#### Requirements
Scan the data below for the string "each". Copy every line where it appears.

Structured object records
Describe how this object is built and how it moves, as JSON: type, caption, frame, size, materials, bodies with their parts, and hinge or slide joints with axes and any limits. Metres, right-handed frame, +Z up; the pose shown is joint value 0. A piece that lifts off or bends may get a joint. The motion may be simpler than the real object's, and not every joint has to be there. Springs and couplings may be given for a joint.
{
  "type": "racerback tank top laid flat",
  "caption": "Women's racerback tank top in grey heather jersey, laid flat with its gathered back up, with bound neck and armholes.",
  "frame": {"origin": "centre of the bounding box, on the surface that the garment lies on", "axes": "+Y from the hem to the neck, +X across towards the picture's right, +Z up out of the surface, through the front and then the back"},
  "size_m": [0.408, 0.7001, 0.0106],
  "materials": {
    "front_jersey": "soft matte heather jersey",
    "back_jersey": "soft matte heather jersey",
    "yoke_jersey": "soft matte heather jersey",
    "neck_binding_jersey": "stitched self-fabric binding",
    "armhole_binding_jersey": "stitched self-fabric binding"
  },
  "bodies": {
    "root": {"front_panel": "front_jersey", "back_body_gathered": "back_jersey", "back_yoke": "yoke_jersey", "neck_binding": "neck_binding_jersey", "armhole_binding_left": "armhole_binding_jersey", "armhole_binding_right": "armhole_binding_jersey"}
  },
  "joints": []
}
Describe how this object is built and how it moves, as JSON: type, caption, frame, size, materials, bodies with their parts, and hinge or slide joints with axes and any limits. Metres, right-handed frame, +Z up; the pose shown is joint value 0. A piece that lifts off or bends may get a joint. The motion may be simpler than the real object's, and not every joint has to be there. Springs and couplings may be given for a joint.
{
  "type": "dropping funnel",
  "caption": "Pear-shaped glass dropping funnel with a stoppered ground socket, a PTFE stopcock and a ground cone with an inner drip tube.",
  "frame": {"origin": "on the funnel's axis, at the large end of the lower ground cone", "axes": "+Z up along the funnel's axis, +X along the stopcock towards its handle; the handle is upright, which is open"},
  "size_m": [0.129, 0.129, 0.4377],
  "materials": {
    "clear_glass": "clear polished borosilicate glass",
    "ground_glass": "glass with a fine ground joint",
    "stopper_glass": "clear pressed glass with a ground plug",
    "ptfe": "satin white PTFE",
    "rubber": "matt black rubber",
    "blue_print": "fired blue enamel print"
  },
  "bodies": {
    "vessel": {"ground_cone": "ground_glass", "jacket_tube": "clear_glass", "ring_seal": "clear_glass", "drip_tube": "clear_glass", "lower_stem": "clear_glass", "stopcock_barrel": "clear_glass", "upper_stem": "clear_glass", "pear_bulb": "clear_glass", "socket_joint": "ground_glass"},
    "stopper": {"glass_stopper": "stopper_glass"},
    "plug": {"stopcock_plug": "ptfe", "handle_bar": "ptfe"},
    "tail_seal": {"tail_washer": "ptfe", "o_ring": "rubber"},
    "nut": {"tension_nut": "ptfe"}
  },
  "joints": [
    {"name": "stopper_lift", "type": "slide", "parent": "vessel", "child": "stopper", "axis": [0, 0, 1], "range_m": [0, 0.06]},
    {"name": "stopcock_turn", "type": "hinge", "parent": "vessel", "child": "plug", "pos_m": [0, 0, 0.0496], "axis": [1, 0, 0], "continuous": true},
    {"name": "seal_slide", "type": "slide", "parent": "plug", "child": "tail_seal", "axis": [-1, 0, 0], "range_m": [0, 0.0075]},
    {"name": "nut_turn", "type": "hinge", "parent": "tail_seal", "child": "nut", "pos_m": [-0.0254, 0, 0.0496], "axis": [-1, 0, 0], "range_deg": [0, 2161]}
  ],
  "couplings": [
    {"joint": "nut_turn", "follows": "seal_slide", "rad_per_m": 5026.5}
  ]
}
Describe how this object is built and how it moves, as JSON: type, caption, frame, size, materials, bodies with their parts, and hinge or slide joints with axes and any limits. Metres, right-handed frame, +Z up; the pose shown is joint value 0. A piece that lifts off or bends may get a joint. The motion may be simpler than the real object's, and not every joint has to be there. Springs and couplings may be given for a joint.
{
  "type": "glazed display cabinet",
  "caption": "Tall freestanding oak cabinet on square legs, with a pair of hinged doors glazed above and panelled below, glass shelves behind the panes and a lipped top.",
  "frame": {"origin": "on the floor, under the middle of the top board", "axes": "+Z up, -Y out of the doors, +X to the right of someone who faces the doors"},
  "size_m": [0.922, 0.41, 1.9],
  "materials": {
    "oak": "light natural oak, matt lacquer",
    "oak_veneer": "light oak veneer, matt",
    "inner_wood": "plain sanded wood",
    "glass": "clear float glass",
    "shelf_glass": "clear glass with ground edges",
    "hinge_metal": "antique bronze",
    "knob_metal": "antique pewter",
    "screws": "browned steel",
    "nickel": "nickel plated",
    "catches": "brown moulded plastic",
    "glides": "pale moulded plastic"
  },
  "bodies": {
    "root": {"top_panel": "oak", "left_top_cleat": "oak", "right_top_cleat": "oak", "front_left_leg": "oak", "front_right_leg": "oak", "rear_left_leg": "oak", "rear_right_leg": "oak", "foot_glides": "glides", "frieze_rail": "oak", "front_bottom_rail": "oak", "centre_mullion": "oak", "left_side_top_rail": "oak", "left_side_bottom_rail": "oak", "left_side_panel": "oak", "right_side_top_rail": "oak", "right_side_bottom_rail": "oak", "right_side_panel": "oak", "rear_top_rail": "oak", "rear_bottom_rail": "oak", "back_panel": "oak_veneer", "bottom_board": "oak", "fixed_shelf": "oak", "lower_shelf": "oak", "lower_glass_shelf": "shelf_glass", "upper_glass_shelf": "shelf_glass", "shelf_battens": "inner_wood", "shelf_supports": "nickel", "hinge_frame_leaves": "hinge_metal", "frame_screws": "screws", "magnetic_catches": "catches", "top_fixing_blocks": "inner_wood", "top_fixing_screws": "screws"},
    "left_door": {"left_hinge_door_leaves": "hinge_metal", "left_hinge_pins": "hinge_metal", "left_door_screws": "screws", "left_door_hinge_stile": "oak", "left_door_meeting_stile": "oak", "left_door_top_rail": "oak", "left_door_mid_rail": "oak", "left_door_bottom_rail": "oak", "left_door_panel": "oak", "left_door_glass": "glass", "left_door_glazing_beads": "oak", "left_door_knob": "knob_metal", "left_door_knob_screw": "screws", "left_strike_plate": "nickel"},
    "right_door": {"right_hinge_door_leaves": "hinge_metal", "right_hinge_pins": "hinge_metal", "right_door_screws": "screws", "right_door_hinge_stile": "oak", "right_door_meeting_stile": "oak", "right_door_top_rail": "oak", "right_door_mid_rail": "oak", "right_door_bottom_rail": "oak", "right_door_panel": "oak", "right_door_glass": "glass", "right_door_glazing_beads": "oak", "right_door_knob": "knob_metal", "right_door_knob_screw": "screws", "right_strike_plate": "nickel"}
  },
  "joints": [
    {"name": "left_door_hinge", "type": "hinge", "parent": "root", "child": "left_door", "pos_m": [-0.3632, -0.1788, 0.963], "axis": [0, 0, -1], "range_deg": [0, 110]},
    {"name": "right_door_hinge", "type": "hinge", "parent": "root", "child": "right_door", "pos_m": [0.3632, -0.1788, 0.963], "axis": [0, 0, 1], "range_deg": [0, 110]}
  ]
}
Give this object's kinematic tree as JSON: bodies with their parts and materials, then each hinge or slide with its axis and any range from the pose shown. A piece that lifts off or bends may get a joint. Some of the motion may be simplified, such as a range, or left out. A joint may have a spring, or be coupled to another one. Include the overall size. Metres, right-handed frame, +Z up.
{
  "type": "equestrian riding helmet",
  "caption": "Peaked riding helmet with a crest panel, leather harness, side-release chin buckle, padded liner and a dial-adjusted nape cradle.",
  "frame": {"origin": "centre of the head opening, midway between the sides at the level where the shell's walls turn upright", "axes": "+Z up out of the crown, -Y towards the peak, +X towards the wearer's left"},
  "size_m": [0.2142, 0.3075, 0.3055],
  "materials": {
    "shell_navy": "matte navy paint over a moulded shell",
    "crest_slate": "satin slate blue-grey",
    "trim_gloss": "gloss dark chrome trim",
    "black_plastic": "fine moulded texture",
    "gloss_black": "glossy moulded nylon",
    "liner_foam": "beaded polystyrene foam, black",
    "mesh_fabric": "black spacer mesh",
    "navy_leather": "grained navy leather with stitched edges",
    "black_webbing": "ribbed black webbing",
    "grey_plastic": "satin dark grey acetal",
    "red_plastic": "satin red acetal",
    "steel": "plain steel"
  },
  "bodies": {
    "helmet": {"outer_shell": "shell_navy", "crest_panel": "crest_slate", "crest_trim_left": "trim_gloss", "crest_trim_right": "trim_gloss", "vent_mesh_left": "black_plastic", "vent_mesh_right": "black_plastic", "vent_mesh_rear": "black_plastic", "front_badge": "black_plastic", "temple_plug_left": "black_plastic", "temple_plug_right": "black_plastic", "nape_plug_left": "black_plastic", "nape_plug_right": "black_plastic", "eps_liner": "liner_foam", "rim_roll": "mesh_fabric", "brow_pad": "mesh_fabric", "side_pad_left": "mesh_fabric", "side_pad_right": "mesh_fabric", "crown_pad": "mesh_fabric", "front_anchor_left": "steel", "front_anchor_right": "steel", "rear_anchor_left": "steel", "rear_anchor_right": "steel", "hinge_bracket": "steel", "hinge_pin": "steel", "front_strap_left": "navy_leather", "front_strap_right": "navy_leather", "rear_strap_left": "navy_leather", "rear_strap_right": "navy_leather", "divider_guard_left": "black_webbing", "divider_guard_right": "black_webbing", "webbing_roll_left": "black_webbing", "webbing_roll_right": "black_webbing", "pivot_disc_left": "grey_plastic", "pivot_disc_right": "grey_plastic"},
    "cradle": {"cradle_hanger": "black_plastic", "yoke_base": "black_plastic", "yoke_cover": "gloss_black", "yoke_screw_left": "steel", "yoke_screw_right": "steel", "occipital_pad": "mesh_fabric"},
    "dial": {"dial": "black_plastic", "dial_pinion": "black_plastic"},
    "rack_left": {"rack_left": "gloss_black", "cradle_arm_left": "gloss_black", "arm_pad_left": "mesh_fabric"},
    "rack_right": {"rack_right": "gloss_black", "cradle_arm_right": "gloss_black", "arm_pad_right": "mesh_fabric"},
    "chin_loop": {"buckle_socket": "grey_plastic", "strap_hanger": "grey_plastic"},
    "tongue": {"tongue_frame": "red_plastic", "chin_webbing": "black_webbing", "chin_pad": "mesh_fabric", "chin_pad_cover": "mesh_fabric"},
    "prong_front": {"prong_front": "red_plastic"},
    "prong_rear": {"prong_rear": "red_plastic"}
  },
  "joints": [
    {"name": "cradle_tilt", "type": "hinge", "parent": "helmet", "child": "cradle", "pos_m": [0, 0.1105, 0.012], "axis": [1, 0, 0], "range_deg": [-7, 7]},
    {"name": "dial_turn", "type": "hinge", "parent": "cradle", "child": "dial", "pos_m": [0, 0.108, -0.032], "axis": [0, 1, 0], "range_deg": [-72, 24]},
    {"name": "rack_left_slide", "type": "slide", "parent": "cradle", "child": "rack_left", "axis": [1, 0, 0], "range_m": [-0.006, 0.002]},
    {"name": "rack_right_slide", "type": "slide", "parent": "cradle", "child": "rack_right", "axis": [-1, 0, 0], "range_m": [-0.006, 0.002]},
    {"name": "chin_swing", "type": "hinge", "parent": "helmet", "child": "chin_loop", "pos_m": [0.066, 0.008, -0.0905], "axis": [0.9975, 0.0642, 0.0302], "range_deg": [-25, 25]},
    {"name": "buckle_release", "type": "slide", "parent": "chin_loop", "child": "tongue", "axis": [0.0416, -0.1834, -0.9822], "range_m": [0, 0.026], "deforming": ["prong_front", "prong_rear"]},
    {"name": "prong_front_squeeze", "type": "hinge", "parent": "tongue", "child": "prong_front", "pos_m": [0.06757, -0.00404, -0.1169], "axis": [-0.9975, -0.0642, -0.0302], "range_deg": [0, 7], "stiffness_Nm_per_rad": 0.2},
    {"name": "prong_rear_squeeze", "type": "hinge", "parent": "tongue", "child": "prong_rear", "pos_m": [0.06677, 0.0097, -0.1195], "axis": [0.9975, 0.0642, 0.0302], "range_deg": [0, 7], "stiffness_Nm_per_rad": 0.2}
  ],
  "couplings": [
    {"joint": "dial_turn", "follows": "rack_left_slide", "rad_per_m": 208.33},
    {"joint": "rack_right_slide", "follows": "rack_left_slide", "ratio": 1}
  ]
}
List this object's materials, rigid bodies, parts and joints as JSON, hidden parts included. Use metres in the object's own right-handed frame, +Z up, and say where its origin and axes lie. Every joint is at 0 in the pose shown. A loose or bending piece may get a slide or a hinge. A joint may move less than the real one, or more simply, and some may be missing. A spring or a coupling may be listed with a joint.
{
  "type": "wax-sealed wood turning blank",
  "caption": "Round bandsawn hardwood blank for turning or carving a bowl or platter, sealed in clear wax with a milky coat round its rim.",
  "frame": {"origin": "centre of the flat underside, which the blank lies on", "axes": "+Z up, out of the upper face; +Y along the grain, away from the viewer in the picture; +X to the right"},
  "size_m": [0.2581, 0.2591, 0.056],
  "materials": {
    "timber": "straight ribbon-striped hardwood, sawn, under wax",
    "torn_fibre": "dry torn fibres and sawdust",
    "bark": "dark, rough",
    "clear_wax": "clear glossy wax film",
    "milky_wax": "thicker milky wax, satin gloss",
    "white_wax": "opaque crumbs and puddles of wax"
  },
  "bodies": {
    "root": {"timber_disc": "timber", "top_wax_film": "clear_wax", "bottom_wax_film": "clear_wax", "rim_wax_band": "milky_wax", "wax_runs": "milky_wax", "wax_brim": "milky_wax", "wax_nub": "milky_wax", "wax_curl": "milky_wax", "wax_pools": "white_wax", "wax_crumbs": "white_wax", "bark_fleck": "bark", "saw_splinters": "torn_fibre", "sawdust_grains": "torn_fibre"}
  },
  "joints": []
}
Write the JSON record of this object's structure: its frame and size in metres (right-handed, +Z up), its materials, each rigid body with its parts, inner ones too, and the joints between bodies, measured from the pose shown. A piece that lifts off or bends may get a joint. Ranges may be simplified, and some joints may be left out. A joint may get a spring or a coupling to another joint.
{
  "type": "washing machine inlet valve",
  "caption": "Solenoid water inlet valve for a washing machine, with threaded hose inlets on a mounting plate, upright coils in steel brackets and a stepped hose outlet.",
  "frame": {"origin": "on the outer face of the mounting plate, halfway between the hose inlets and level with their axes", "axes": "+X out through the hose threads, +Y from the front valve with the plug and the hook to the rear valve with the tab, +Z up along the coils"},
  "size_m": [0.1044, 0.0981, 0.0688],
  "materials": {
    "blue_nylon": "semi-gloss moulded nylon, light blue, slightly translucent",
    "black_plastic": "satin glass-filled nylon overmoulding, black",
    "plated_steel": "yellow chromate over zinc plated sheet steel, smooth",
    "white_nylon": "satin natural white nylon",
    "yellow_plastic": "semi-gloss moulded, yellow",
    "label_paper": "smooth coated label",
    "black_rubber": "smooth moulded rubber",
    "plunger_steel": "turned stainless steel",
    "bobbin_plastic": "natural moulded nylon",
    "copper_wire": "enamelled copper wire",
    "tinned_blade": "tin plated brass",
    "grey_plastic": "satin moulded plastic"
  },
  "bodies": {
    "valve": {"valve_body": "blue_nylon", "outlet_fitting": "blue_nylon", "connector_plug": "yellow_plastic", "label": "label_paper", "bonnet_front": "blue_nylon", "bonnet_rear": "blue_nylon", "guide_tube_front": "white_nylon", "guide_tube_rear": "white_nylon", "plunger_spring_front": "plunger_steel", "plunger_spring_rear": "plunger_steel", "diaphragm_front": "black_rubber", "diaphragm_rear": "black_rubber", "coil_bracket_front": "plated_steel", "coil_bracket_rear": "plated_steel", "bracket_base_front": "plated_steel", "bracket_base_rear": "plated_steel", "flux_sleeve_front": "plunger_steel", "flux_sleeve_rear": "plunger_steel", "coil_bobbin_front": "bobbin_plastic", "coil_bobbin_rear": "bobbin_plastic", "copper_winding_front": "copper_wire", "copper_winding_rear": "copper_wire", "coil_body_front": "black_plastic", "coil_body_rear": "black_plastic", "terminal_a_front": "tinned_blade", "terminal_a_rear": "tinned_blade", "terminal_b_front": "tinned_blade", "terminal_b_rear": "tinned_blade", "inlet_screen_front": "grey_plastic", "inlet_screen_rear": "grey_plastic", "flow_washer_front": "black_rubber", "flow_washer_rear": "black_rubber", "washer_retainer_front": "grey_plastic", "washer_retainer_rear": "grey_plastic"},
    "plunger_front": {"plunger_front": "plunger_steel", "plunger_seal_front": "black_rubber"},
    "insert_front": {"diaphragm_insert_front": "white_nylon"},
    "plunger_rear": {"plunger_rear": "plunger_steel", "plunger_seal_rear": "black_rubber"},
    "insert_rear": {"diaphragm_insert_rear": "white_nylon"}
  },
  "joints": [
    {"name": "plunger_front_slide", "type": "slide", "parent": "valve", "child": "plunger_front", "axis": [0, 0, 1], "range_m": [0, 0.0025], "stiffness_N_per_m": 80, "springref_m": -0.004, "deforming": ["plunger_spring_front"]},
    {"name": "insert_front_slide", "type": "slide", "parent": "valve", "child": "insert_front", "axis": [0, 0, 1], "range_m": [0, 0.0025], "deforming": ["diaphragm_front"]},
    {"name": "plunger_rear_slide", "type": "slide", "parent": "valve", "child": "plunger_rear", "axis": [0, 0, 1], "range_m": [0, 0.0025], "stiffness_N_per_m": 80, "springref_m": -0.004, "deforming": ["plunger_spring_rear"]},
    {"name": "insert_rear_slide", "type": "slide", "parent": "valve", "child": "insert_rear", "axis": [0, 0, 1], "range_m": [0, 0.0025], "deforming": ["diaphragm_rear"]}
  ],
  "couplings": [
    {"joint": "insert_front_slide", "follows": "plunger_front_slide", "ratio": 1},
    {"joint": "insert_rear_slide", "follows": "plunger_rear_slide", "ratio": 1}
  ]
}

#### Expected output
Give this object's kinematic tree as JSON: bodies with their parts and materials, then each hinge or slide with its axis and any range from the pose shown. A piece that lifts off or bends may get a joint. Some of the motion may be simplified, such as a range, or left out. A joint may have a spring, or be coupled to another one. Include the overall size. Metres, right-handed frame, +Z up.
Write the JSON record of this object's structure: its frame and size in metres (right-handed, +Z up), its materials, each rigid body with its parts, inner ones too, and the joints between bodies, measured from the pose shown. A piece that lifts off or bends may get a joint. Ranges may be simplified, and some joints may be left out. A joint may get a spring or a coupling to another joint.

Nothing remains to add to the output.